Full of massive old trees and dense undergrowth, the atmospheric forests around Cerro de la Muerte provide plenty of places for believers to catch a glimpse of the nímbulos.
Full of massive old trees and dense undergrowth, the atmospheric forests around Cerro de la Muerte provide plenty of places for believers to catch a glimpse of the nímbulos. Nature Picture Library/Alamy

While the nímbulos appear to be making their last stand on Cerro de la Muerte, they are not alone. There is hope for them, and the forests that locals believe they protect. In 2006, around the same time that Muñoz awoke to spectral laughter, Los Quetzales National Park was established to protect the habitat of its namesake, colorful birds that live in the forests around the mountain’s lower slopes. A new signposting initiative by local conservationists alerts drivers on the Pan-American Highway to watch for endangered tapirs crossing the pavement.

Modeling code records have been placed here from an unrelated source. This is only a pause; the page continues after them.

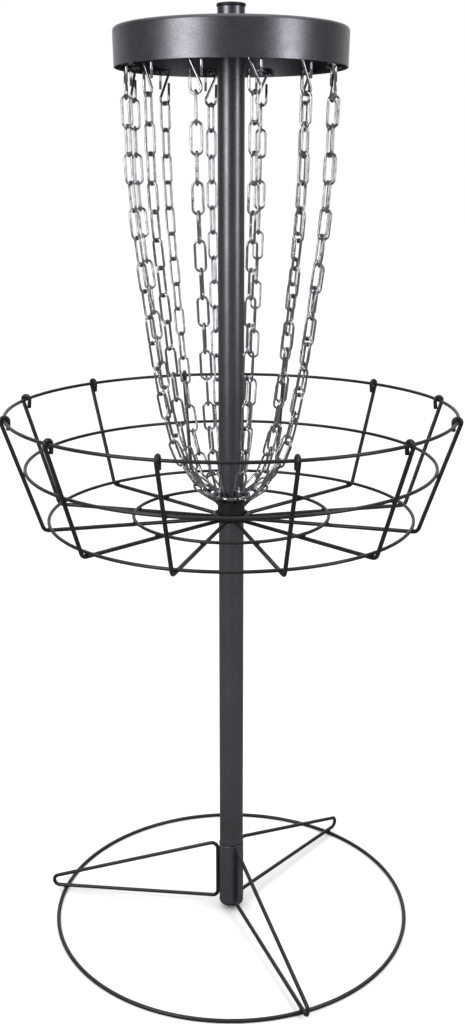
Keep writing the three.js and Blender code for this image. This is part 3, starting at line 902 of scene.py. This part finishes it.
def make_floor():
    """A floor that looks pale, and throws little of its light back up at the basket."""
    mesh = bpy.data.meshes.new("floor")
    signs = ((-1, -1), (1, -1), (1, 1), (-1, 1))
    corners = [(x * FLOOR_HALF, y * FLOOR_HALF, 0) for x, y in signs]
    mesh.from_pydata(corners, [], [(0, 1, 2, 3)])
    floor = bpy.data.objects.new("floor", mesh)
    bpy.context.scene.collection.objects.link(floor)
    finish = Finish("pale_floor", metallic=0.0, specular=0.1)
    pale = finish.ramp(finish.noise(3, 2), 0.3, 0.7, (0.88, 0.88, 0.88), (0.90, 0.90, 0.90))
    seen = finish.nodes.new("ShaderNodeLightPath").outputs["Is Camera Ray"]
    finish.colour(finish.product(pale, finish.grey_between(seen, FLOOR_BOUNCE, 1.0)))
    finish.roughness(finish.spread(finish.noise(20, 2), 0.85, 0.95))
    mesh.materials.append(finish.material)


def softbox(name, degrees, width, power):
    """A tall soft light off to one side, turned to the basket."""
    light = bpy.data.lights.new(name, "AREA")
    light.shape = "RECTANGLE"
    light.size = width
    light.size_y = SOFTBOX_TALL
    light.energy = power
    lamp = bpy.data.objects.new(name, light)
    lamp.location = radial(SOFTBOX_DISTANCE, SOFTBOX_HEIGHT, degrees)
    toward = Vector((0, 0, SOFTBOX_AIM)) - lamp.location
    lamp.rotation_euler = toward.to_track_quat("-Z", "Y").to_euler()
    lamp.visible_camera = False
    bpy.context.scene.collection.objects.link(lamp)


def overhead(name, power, seen_in_reflections):
    """A wide, even light from above."""
    light = bpy.data.lights.new(name, "SUN")
    light.energy = power
    light.angle = math.radians(OVERHEAD_SPREAD)
    lamp = bpy.data.objects.new(name, light)
    lamp.visible_glossy = seen_in_reflections
    bpy.context.scene.collection.objects.link(lamp)


def make_lights():
    softbox("left_softbox", degrees=-42, width=0.95, power=21)
    softbox("right_softbox", degrees=55, width=0.6, power=12.5)
    overhead("overhead_fill", power=1.9, seen_in_reflections=False)
    overhead("overhead_shine", power=1.5, seen_in_reflections=True)


def make_world():
    """A white background, while the light that it gives is dimmer at the front than behind."""
    world = bpy.data.worlds.new("studio")
    world.use_nodes = True
    nodes, links = world.node_tree.nodes, world.node_tree.links
    light = nodes["Background"]
    direction = nodes.new("ShaderNodeTexCoord").outputs["Generated"]
    split = nodes.new("ShaderNodeSeparateXYZ")
    links.new(direction, split.inputs["Vector"])
    strength = nodes.new("ShaderNodeMapRange")
    strength.inputs["From Min"].default_value = WORLD_DIM_TO
    strength.inputs["From Max"].default_value = 1.0
    strength.inputs["To Min"].default_value = WORLD_DIM
    strength.inputs["To Max"].default_value = WORLD_BRIGHT
    links.new(split.outputs["Y"], strength.inputs["Value"])
    links.new(strength.outputs["Result"], light.inputs["Strength"])
    light.inputs["Color"].default_value = (1, 1, 1, 1)
    white = nodes.new("ShaderNodeBackground")
    white.inputs["Color"].default_value = (1, 1, 1, 1)
    choice = nodes.new("ShaderNodeMixShader")
    seen = nodes.new("ShaderNodeLightPath").outputs["Is Camera Ray"]
    links.new(seen, choice.inputs["Fac"])
    links.new(light.outputs["Background"], choice.inputs[1])
    links.new(white.outputs["Background"], choice.inputs[2])
    links.new(choice.outputs["Shader"], nodes["World Output"].inputs["Surface"])
    bpy.context.scene.world = world


def make_camera():
    lens = bpy.data.cameras.new("camera")
    lens.lens = CAMERA_LENS
    lens.sensor_width = CAMERA_SENSOR
    camera = bpy.data.objects.new("camera", lens)
    camera.location = CAMERA_PLACE
    camera.rotation_euler = (math.radians(90 - CAMERA_DIP), 0, CAMERA_YAW)
    bpy.context.scene.collection.objects.link(camera)
    bpy.context.scene.camera = camera


make_camera()
make_floor()
make_lights()
make_world()
bpy.context.scene.view_settings.view_transform = "Standard"

make_stand()
make_poles()
make_tray()
make_pan()
make_chains()
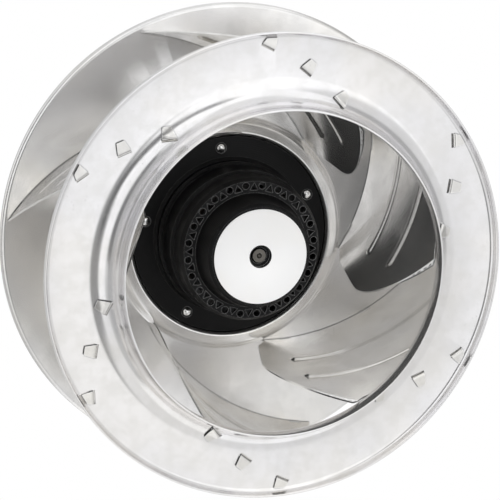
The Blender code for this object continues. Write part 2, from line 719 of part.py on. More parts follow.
def make_circlip(surface):
    """Open retaining ring in the shaft's groove."""
    low = CLIP_HEIGHT
    high = CLIP_HEIGHT + CLIP_THICKNESS
    inner = SHAFT_RADIUS - GROOVE_DEPTH + CLEARANCE
    sweep = 360 - CLIP_OPENING
    angles = [radians(CLIP_OPENING / 2 + sweep * i / MOTOR_SIDES) for i in range(MOTOR_SIDES + 1)]
    bm = bmesh.new()
    rings = []
    for angle in angles:
        section = ((inner, low), (CLIP_RADIUS, low), (CLIP_RADIUS, high), (inner, high))
        rings.append([bm.verts.new(place(r, angle, h)) for r, h in section])
    for a, b in zip(rings, rings[1:]):
        for i in range(4):
            j = (i + 1) % 4
            bm.faces.new((a[i], a[j], b[j], b[i]))
    bm.faces.new(rings[0])
    bm.faces.new(rings[-1])
    return finish(bm, "shaft_circlip", surface)


def make_bearing(name, low, steel):
    """Outer ring with its shields, and the inner ring on the shaft."""
    high = low + BEARING_WIDTH
    race = BEARING_RADIUS - BEARING_RACE
    inner_radius = SHAFT_RADIUS + CLEARANCE
    inner_race = inner_radius + BEARING_RACE
    shield = inner_race + CLEARANCE
    outer = [(shield, low), (BEARING_RADIUS, low), (BEARING_RADIUS, high), (shield, high),
             (shield, high - SHIELD_THICKNESS), (race, high - SHIELD_THICKNESS),
             (race, low + SHIELD_THICKNESS), (shield, low + SHIELD_THICKNESS)]
    inner = [(inner_radius, low), (inner_race, low), (inner_race, high), (inner_radius, high)]
    turned(f"{name}_outer_ring", outer, MOTOR_SIDES, steel)
    return turned(f"{name}_inner_ring", inner, MOTOR_SIDES, steel)


def make_wave_spring(surface):
    """Wavy washer that preloads the rear bearing."""
    inner = TUBE_MOUTH - SPRING_OVERHANG
    outer = BEARING_RADIUS - CLEARANCE
    bm = bmesh.new()
    rings = []
    for i in range(MOTOR_SIDES):
        angle = 2 * pi * i / MOTOR_SIDES
        rise = SPRING_LOW + SPRING_RISE * (0.5 + 0.5 * sin(4 * angle))
        section = ((inner, rise), (outer, rise), (outer, rise + SPRING_THICKNESS),
                   (inner, rise + SPRING_THICKNESS))
        rings.append([bm.verts.new(place(r, angle, h)) for r, h in section])
    for a, b in zip(rings, rings[1:] + rings[:1]):
        for i in range(4):
            j = (i + 1) % 4
            bm.faces.new((a[i], a[j], b[j], b[i]))
    return finish(bm, "wave_spring", surface)


def make_bearing_tube(surface):
    outline = [(TUBE_MOUTH, TUBE_REAR), (TUBE_RADIUS, TUBE_REAR), (TUBE_RADIUS, TUBE_FRONT),
               (TUBE_BORE, TUBE_FRONT), (TUBE_BORE, TUBE_REAR + TUBE_STEP),
               (TUBE_MOUTH, TUBE_REAR + TUBE_STEP)]
    return turned("bearing_tube", outline, MOTOR_SIDES, surface)


def make_rotor_core(surface):
    inner = CORE_RADIUS + AIR_GAP
    outline = [(inner, CORE_REAR), (CAGE_RADIUS, CORE_REAR), (CAGE_RADIUS, CORE_FRONT), (inner, CORE_FRONT)]
    return turned("rotor_core", outline, ROTOR_SIDES, surface)


def make_stator_core(surface):
    """Lamination stack with open slots between T shaped teeth."""
    bm = bmesh.new()
    outline = []
    pitch = 2 * pi / SLOT_COUNT
    tip = CORE_RADIUS - TOOTH_TIP
    mouth = SLOT_MOUTH / 2
    neck = TOOTH_WIDTH / 2
    for i in range(SLOT_COUNT):
        middle = pitch * i
        outer_half = pitch / 2 - mouth / CORE_RADIUS
        under_half = pitch / 2 - mouth / tip
        neck_half = neck / tip
        floor_half = neck / SLOT_FLOOR
        outline += [(SLOT_FLOOR, middle - floor_half), (tip - TOOTH_TIP, middle - neck_half),
                    (tip, middle - under_half), (CORE_RADIUS, middle - outer_half),
                    (CORE_RADIUS, middle), (CORE_RADIUS, middle + outer_half),
                    (tip, middle + under_half), (tip - TOOTH_TIP, middle + neck_half),
                    (SLOT_FLOOR, middle + floor_half)]
    low = [bm.verts.new(place(r, a, CORE_REAR)) for r, a in outline]
    body = bm.faces.new(low)
    grown = bmesh.ops.extrude_face_region(bm, geom=[body])
    moved = [v for v in grown["geom"] if isinstance(v, bmesh.types.BMVert)]
    bmesh.ops.translate(bm, verts=moved, vec=Vector((0, -CORE_LENGTH * MM, 0)))
    core = finish(bm, "stator_core", surface)
    bm = bmesh.new()
    add_pin(bm, CORE_BORE, CORE_REAR - SHEET, CORE_FRONT + SHEET, (0, 0), MOTOR_SIDES)
    apply_boolean(core, cutter(bm, surface), "DIFFERENCE")
    return core


def make_coil_ends(name, low, surface):
    """Varnished coil ends, one bundle each side of the lamination stack."""
    high = low + COIL_LENGTH
    outline = [(COIL_INNER, low), (COIL_OUTER, low), (COIL_OUTER, high - COIL_BEVEL),
               (COIL_OUTER - COIL_BEVEL, high), (COIL_INNER + COIL_BEVEL, high),
               (COIL_INNER, high - COIL_BEVEL)]
    return turned(name, outline, MOTOR_SIDES, surface)


def make_insulator(name, low, surface):
    high = low + INSULATOR_THICKNESS
    rim = COIL_OUTER + INSULATOR_RIM
    outline = [(CORE_BORE, low), (rim, low), (rim, high), (CORE_BORE, high)]
    return turned(name, outline, MOTOR_SIDES, surface)


def make_stator_flange(surface):
    """Cast flange with the socket of the bearing tube, screw holes and cable outlet."""
    outline = [(0, 0), (STATOR_RADIUS, 0), (STATOR_RADIUS, STATOR_THICKNESS),
               (SOCKET_OUTER, STATOR_THICKNESS), (SOCKET_OUTER - SOCKET_TAPER, SOCKET_TOP),
               (SOCKET_RADIUS, SOCKET_TOP), (SOCKET_RADIUS, SOCKET_FLOOR),
               (TUBE_MOUTH, SOCKET_FLOOR), (TUBE_MOUTH, STATOR_THICKNESS), (0, STATOR_THICKNESS)]
    flange = turned("stator_flange", outline, ROTOR_SIDES, surface)
    bm = bmesh.new()
    for i in range(MOUNT_HOLES):
        centre = on_circle(MOUNT_CIRCLE, 45 + 360 * i / MOUNT_HOLES)
        add_pin(bm, MOUNT_HOLE_RADIUS, -SHEET, STATOR_THICKNESS + SHEET, centre, RIVET_SIDES)
    outlet = on_circle(GROMMET_CIRCLE, -90)
    neck = GROMMET_RADIUS + CLEARANCE
    add_pin(bm, neck, -SHEET, STATOR_THICKNESS + SHEET, outlet, MOTOR_SIDES)
    apply_boolean(flange, cutter(bm, surface), "DIFFERENCE")
    bm = bmesh.new()
    add_pin(bm, GROMMET_POCKET, -SHEET, GROMMET_LIP_THICKNESS + 2 * CLEARANCE, outlet, MOTOR_SIDES)
    apply_boolean(flange, cutter(bm, surface), "DIFFERENCE")
    return flange


def make_grommet(surface):
    """Rubber bush of the cable outlet, held by a lip on each side of the flange."""
    lip = GROMMET_RADIUS + GROMMET_LIP
    rear = CLEARANCE
    front = STATOR_THICKNESS + CLEARANCE
    neck_low = rear + GROMMET_LIP_THICKNESS
    outline = [(GROMMET_BORE, rear), (lip, rear), (lip, neck_low), (GROMMET_RADIUS, neck_low),
               (GROMMET_RADIUS, front), (lip, front), (lip - GROMMET_CHAMFER, front + GROMMET_LIP_THICKNESS),
               (GROMMET_BORE, front + GROMMET_LIP_THICKNESS)]
    bm = bmesh.new()
    turn(bm, outline, MOTOR_SIDES)
    grommet = finish(bm, "cable_grommet", surface)
    grommet.location = shift(on_circle(GROMMET_CIRCLE, -90))
    return grommet


def build():
    for old in list(bpy.data.objects):
        bpy.data.objects.remove(old)
    aluminium = material("aluminium_sheet", ALUMINIUM, 0.9, 0.32)
    black = material("black_paint", BLACK_PAINT, 0.0, 0.45)
    zinc = material("zinc_steel", (0.72, 0.72, 0.70), 0.9, 0.35)
    bright = material("bearing_steel", (0.62, 0.62, 0.62), 1.0, 0.25)
    cast = material("cast_aluminium", (0.55, 0.56, 0.57), 0.8, 0.5)
    lamination = material("laminations", (0.28, 0.28, 0.29), 0.7, 0.5)
    copper = material("varnished_copper", (0.55, 0.22, 0.08), 0.6, 0.4)
    nylon = material("insulation_film", (0.72, 0.66, 0.50), 0.0, 0.5)
    rubber = material("black_rubber", (0.02, 0.02, 0.02), 0.0, 0.7)
    paper = material("label_film", (0.85, 0.85, 0.85), 0.0, 0.4)

    turning = [make_front_ring(aluminium), make_back_plate(aluminium)]
    turning += make_blades(aluminium)
    turning += [make_rotor_housing(black), make_rotor_core(lamination), make_label(paper)]
    turning += make_rivets(zinc)
    turning += [make_shaft(bright), make_circlip(zinc)]
    turning.append(make_bearing("front_bearing", FRONT_BEARING_HEIGHT, bright))
    turning.append(make_bearing("rear_bearing", REAR_BEARING_HEIGHT, bright))
    axle = bpy.data.objects.new("impeller_axis", None)
    bpy.context.collection.objects.link(axle)
    for piece in turning:
        piece.parent = axle

    make_wave_spring(zinc)
    make_bearing_tube(cast)
    make_stator_core(lamination)
    make_insulator("rear_insulator", REAR_INSULATOR, nylon)
    make_insulator("front_insulator", FRONT_INSULATOR, nylon)
    make_coil_ends("rear_coil_ends", REAR_COILS, copper)
    make_coil_ends("front_coil_ends", FRONT_COILS, copper)
    make_stator_flange(cast)
    make_grommet(rubber)


build()
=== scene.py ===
from math import acos, atan2, cos, hypot, pi, radians, sin, sqrt

import bmesh
import bpy
from mathutils import Matrix, Vector


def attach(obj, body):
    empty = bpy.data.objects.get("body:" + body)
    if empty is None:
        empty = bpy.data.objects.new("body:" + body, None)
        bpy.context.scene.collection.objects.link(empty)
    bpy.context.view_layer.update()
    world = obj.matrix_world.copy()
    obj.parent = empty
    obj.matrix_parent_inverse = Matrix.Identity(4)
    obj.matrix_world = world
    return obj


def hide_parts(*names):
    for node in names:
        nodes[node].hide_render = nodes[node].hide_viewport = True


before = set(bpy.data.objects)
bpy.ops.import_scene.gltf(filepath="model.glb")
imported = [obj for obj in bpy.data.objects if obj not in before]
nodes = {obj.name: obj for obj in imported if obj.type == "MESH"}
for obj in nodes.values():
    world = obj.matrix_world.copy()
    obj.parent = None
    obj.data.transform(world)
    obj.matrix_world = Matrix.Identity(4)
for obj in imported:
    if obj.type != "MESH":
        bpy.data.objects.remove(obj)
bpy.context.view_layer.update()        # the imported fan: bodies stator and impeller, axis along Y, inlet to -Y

mm = 0.001
scene = bpy.context.scene
scene.view_settings.view_transform = "Standard"


# node helpers

def setSockets(node, values):
    # a constant is set on its socket, and the output of another node is linked to it
    for name, value in values.items():
        if isinstance(value, bpy.types.NodeSocket):
            node.id_data.links.new(value, node.inputs[name])
        else:
            node.inputs[name].default_value = value


def addNode(tree, kind, values=None, **settings):
    node = tree.nodes.new(kind)
    for name, value in settings.items():
        setattr(node, name, value)
    setSockets(node, values or {})
    return node


def mathNode(tree, operation, first, second=0.0, clamp=False):
    node = addNode(tree, "ShaderNodeMath", {0: first, 1: second}, operation=operation, use_clamp=clamp)
    return node.outputs[0]


def rangeNode(tree, value, low, high, outLow=0.0, outHigh=1.0, smooth=True):
    node = addNode(tree, "ShaderNodeMapRange", {
        "Value": value, "From Min": low, "From Max": high, "To Min": outLow, "To Max": outHigh,
    }, interpolation_type="SMOOTHSTEP" if smooth else "LINEAR")
    return node.outputs["Result"]


def mixColor(tree, factor, first, second, blend="MIX"):
    colors = [(*color, 1.0) if isinstance(color, tuple) else color for color in (first, second)]
    node = addNode(tree, "ShaderNodeMix", data_type="RGBA", blend_type=blend, clamp_factor=True)
    setSockets(node, {0: factor, 6: colors[0], 7: colors[1]})
    return node.outputs[2]


def newGroup(name, inputs, outputs):
    group = bpy.data.node_groups.new(name, "ShaderNodeTree")
    for label, kind, value in inputs:
        socket = group.interface.new_socket(label, in_out="INPUT", socket_type=kind)
        if value is not None:
            socket.default_value = value
    for label, kind in outputs:
        group.interface.new_socket(label, in_out="OUTPUT", socket_type=kind)
    return group, group.nodes.new("NodeGroupInput"), group.nodes.new("NodeGroupOutput")


def useGroup(tree, group, values=None):
    node = addNode(tree, "ShaderNodeGroup", node_tree=group)
    setSockets(node, values or {})
    return node


def noiseNode(tree, vector, scale, detail, roughness=0.5):
    noise = addNode(tree, "ShaderNodeTexNoise", {
        "Vector": vector, "Scale": scale, "Detail": detail, "Roughness": roughness})
    return noise.outputs[0]


def objectNoise(tree, scale, detail, roughness=0.5):
    coord = addNode(tree, "ShaderNodeTexCoord")
    return noiseNode(tree, coord.outputs["Object"], scale, detail, roughness)


# shared effects: each group gives masks, values or normals only

def makeWheelSpace():
    # radius from the axis, height along it and distance round it, all in metres
    group, given, out = newGroup("wheelSpace", [], [
        ("Radius", "NodeSocketFloat"), ("Height", "NodeSocketFloat"), ("Round", "NodeSocketVector")])
    coord = addNode(group, "ShaderNodeTexCoord")
    x, y, z = addNode(group, "ShaderNodeSeparateXYZ", {0: coord.outputs["Object"]}).outputs
    squares = mathNode(group, "ADD", mathNode(group, "MULTIPLY", x, x), mathNode(group, "MULTIPLY", z, z))
    radius = mathNode(group, "SQRT", squares)
    height = mathNode(group, "MULTIPLY", y, -1.0)
    around = mathNode(group, "MULTIPLY", mathNode(group, "ARCTAN2", z, x), 0.1)
    join = addNode(group, "ShaderNodeCombineXYZ", {0: around, 1: radius, 2: height})
    setSockets(out, {"Radius": radius, "Height": height, "Round": join.outputs[0]})
    return group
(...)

Valverde says local communities are also taking a more active role in protecting the forests. “As far as conservation, tourism, and scientific development, it’s all improving,” he says. “Before, people would cut down the forest to build their houses. Now it is dedicated to conservation. There is no hunting anymore; people make their living in other ways. There is still a lot to be done, but things are improving.”

Isolated on the lonely peak of Cerro de la Muerte, the nímbulos remain, culturally, an endangered species. With a renewed focus to preserve the forests that the spirits call home, they might live on among the clouds, high on the mountain of death.